Michael Mina Reconnects with His Roots in My Egypt

10 Minute read

Craft and Memory

For Mina, the most powerful discoveries came not from flavor alone, but from technique. He recalls watching women in Egypt hand-pull feteer meshaltet dough into gossamer-thin sheets the size of a dining table. “It reminded me of laminated pastry,” he says. “It’s incredibly technical—and humbling to watch.”

That sense of reverence and curiosity animates every page of My Egypt, which blends foundational recipes with thoughtful adaptations designed for the modern kitchen. It’s not about reproducing his mother’s exact dishes, Mina says. It’s about honoring the spirit behind them while pushing their possibilities forward.

Even the act of writing the book became a form of personal restoration. “After I moved out of my parents’ house, I stopped speaking Arabic. I lost that connection for a while,” Mina says. “This was a way to bring it back.”

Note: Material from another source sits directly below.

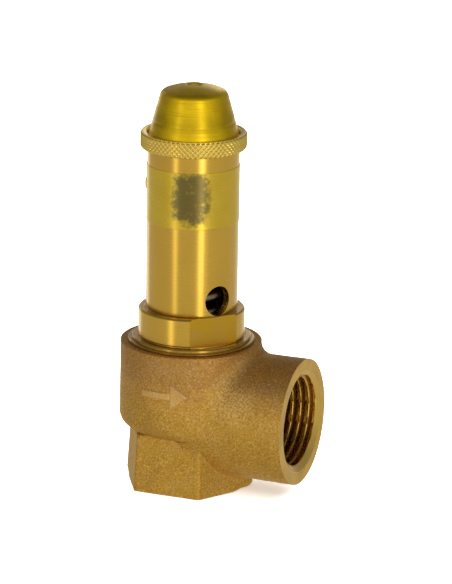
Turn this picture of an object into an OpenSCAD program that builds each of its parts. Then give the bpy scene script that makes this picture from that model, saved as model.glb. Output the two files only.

The Future of Egyptian Cuisine

While Mina has woven dishes from My Egypt into his restaurant menus—particularly at Orla—he’s hesitant to label any one concept as strictly Egyptian. “A lot of Egyptian food is street food,” he explains. “And while I love it, I’ve always wanted to show what happens when you take those flavors and apply technique, structure, and storytelling to them.”

Still, he sees a bright future for modern Egyptian cuisine—especially if it’s allowed to evolve, hybridize, and find its place within the broader Eastern Mediterranean context. “The region has so many crosscurrents,” he says. “Sicilian, Greek, Lebanese, Palestinian, Turkish—you see all of it in Egypt’s food. It tells the story of how many cultures have come through.”

Above all, Mina hopes readers will see My Egypt as an invitation: to explore new flavors, to rethink familiar ones, and to embrace the complex histories behind what we cook and eat.

“I just wanted to open people’s eyes,” he says. “To Egypt, to our food, to the idea that heritage can be both sacred and flexible.”